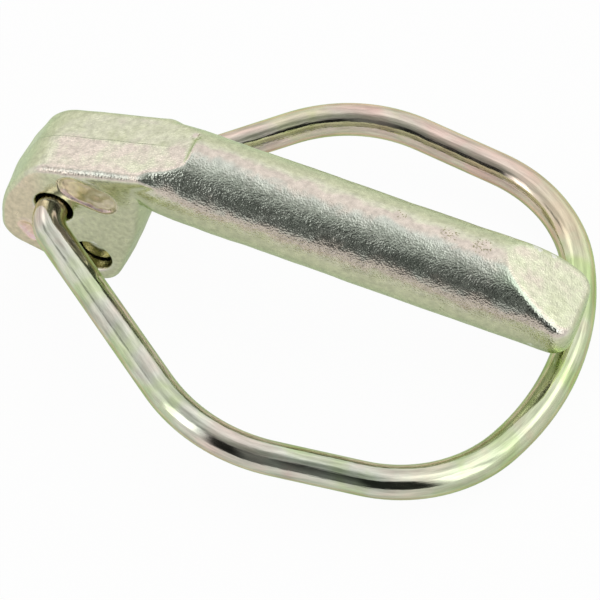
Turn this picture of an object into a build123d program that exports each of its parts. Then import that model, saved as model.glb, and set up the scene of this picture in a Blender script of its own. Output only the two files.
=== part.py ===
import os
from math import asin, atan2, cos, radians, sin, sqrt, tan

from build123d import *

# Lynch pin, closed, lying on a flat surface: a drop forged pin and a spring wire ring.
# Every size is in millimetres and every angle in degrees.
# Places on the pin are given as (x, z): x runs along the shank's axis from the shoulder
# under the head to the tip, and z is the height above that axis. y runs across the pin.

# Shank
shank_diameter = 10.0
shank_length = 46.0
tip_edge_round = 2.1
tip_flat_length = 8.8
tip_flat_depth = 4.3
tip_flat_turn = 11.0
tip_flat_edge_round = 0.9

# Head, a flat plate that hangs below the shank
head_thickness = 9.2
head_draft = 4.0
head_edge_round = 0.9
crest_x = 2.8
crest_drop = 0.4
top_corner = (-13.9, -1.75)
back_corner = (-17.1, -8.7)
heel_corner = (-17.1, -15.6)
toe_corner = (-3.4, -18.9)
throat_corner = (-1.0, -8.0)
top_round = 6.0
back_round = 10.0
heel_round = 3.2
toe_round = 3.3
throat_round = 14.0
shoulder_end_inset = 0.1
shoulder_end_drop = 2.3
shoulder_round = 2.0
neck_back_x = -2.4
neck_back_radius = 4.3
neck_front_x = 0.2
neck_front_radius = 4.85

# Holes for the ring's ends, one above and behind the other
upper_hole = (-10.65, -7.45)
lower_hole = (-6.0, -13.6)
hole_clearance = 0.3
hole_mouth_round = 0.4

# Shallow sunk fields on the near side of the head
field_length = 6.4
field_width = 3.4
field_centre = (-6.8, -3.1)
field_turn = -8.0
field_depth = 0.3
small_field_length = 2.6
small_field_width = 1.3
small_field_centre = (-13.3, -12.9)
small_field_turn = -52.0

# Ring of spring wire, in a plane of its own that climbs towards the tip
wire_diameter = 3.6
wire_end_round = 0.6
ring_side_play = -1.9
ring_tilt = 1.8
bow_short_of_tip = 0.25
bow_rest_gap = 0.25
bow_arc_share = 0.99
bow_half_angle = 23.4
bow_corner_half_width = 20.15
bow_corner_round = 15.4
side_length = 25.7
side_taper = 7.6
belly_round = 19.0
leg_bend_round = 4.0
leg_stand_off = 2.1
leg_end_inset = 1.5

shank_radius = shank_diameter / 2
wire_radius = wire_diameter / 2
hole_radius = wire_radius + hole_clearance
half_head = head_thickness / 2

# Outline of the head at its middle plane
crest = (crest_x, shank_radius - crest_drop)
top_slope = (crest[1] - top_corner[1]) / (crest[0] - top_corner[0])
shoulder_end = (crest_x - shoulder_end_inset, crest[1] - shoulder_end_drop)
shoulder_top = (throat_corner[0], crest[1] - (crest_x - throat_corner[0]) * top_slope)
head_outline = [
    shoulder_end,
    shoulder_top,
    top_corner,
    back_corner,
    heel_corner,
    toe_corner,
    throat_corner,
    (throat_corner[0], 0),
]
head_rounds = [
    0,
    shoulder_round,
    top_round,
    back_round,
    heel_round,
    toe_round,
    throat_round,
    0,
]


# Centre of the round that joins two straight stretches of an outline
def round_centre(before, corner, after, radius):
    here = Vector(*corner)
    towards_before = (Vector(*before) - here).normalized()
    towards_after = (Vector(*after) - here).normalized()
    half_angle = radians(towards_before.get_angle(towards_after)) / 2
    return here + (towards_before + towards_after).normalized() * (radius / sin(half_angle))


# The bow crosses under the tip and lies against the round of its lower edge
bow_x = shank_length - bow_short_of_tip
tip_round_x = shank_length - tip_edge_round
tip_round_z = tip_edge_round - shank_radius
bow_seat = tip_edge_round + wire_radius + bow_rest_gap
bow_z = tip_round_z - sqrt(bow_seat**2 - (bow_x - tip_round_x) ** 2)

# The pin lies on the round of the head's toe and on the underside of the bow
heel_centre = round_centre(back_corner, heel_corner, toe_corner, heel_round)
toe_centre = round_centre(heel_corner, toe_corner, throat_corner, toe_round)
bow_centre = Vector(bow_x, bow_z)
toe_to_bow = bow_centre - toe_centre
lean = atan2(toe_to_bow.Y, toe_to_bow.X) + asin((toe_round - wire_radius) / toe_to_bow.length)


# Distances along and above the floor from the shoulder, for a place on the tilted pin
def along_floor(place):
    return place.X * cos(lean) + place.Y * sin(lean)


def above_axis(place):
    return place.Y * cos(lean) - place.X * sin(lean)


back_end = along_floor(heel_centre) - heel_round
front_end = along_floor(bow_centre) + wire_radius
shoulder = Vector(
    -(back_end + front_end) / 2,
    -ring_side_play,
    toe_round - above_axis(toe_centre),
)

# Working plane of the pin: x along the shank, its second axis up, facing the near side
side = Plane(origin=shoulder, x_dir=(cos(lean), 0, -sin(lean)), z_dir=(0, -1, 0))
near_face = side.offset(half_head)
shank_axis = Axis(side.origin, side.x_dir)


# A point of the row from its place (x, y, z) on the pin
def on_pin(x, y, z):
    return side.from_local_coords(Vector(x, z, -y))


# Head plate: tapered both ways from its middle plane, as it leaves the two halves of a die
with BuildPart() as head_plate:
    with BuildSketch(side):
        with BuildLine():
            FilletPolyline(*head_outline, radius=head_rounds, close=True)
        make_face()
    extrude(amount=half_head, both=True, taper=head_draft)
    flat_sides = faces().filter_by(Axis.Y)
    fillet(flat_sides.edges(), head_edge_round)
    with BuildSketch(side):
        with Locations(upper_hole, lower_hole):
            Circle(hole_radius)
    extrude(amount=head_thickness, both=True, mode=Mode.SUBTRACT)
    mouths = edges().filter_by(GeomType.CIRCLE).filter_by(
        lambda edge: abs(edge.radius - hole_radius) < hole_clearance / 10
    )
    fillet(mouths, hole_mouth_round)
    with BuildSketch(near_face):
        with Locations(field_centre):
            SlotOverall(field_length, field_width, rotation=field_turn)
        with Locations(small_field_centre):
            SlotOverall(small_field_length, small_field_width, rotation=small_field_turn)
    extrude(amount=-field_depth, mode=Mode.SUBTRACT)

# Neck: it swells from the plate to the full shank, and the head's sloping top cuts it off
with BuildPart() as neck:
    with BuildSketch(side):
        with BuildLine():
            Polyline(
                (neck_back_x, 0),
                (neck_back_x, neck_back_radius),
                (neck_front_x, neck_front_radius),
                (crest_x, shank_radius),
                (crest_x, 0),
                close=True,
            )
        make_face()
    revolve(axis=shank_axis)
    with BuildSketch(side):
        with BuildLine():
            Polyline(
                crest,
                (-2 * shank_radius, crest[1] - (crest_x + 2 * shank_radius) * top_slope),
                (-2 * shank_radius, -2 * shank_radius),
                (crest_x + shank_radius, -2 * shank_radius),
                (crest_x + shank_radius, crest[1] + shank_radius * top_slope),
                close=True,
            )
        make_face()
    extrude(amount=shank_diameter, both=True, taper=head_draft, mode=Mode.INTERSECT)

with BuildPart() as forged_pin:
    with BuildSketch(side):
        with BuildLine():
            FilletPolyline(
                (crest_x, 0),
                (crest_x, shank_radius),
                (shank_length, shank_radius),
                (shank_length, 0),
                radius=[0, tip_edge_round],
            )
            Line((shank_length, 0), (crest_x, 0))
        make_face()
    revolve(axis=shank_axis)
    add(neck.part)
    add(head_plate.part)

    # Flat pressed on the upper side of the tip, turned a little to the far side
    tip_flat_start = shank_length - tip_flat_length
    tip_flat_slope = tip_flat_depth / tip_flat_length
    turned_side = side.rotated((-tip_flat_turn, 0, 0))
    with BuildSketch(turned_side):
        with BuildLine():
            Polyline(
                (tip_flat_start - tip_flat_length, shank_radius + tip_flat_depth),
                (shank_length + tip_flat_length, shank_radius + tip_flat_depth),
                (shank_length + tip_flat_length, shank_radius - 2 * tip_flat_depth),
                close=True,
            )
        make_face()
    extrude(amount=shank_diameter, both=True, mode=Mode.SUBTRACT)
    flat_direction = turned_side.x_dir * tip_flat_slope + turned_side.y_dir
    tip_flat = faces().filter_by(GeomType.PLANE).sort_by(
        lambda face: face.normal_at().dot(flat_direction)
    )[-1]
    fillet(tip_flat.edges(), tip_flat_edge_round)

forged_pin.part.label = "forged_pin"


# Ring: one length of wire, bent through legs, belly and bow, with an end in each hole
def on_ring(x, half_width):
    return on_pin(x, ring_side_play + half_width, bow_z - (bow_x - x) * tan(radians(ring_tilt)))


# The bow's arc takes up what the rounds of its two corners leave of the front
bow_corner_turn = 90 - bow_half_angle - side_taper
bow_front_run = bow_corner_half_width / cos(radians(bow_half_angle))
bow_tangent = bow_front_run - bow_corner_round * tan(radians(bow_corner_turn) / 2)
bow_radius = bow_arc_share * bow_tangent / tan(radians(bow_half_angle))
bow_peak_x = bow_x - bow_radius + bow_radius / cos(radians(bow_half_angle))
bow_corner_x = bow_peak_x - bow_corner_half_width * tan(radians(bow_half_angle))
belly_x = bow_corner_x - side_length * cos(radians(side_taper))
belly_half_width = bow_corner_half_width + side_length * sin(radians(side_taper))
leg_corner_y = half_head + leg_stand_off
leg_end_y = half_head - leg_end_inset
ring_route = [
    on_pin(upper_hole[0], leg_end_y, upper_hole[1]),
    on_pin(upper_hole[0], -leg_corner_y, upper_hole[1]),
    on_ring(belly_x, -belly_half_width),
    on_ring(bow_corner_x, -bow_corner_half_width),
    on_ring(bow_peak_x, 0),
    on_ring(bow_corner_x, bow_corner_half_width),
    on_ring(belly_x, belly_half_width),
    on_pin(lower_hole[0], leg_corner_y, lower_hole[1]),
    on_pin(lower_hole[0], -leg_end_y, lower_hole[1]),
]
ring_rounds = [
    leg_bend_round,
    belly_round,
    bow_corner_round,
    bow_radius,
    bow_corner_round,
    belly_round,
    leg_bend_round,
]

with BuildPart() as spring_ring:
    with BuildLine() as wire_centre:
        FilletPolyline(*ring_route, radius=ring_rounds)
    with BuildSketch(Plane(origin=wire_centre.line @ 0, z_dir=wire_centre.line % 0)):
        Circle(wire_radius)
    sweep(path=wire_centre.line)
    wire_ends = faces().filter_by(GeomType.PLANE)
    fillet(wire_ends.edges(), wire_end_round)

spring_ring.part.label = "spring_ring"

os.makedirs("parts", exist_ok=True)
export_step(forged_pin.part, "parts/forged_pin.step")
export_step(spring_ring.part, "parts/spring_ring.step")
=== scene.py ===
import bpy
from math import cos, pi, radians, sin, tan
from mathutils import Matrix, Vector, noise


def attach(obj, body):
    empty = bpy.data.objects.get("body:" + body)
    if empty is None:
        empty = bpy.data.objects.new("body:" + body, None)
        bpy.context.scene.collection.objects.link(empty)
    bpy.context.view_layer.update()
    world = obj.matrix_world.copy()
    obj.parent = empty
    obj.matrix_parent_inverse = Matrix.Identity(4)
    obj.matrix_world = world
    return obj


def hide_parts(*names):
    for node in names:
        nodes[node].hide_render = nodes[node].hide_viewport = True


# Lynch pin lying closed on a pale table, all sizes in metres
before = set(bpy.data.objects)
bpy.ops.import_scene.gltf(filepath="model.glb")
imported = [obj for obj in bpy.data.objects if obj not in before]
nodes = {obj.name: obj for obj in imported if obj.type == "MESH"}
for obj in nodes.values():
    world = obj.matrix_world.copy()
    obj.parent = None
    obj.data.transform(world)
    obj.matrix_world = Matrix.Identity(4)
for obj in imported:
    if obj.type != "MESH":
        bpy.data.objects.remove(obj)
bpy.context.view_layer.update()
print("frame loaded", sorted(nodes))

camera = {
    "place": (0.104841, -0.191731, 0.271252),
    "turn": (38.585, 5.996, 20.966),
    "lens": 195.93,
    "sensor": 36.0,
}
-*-
Task to carry out: Only the lines from the one containing "wire_ends = faces().filter_by(GeomType.PLANE)" through the one containing "imported = [obj" are to be reproduced, exactly as they appear.

Task response:
    wire_ends = faces().filter_by(GeomType.PLANE)
    fillet(wire_ends.edges(), wire_end_round)

spring_ring.part.label = "spring_ring"

os.makedirs("parts", exist_ok=True)
export_step(forged_pin.part, "parts/forged_pin.step")
export_step(spring_ring.part, "parts/spring_ring.step")
=== scene.py ===
import bpy
from math import cos, pi, radians, sin, tan
from mathutils import Matrix, Vector, noise


def attach(obj, body):
    empty = bpy.data.objects.get("body:" + body)
    if empty is None:
        empty = bpy.data.objects.new("body:" + body, None)
        bpy.context.scene.collection.objects.link(empty)
    bpy.context.view_layer.update()
    world = obj.matrix_world.copy()
    obj.parent = empty
    obj.matrix_parent_inverse = Matrix.Identity(4)
    obj.matrix_world = world
    return obj


def hide_parts(*names):
    for node in names:
        nodes[node].hide_render = nodes[node].hide_viewport = True


# Lynch pin lying closed on a pale table, all sizes in metres
before = set(bpy.data.objects)
bpy.ops.import_scene.gltf(filepath="model.glb")
imported = [obj for obj in bpy.data.objects if obj not in before]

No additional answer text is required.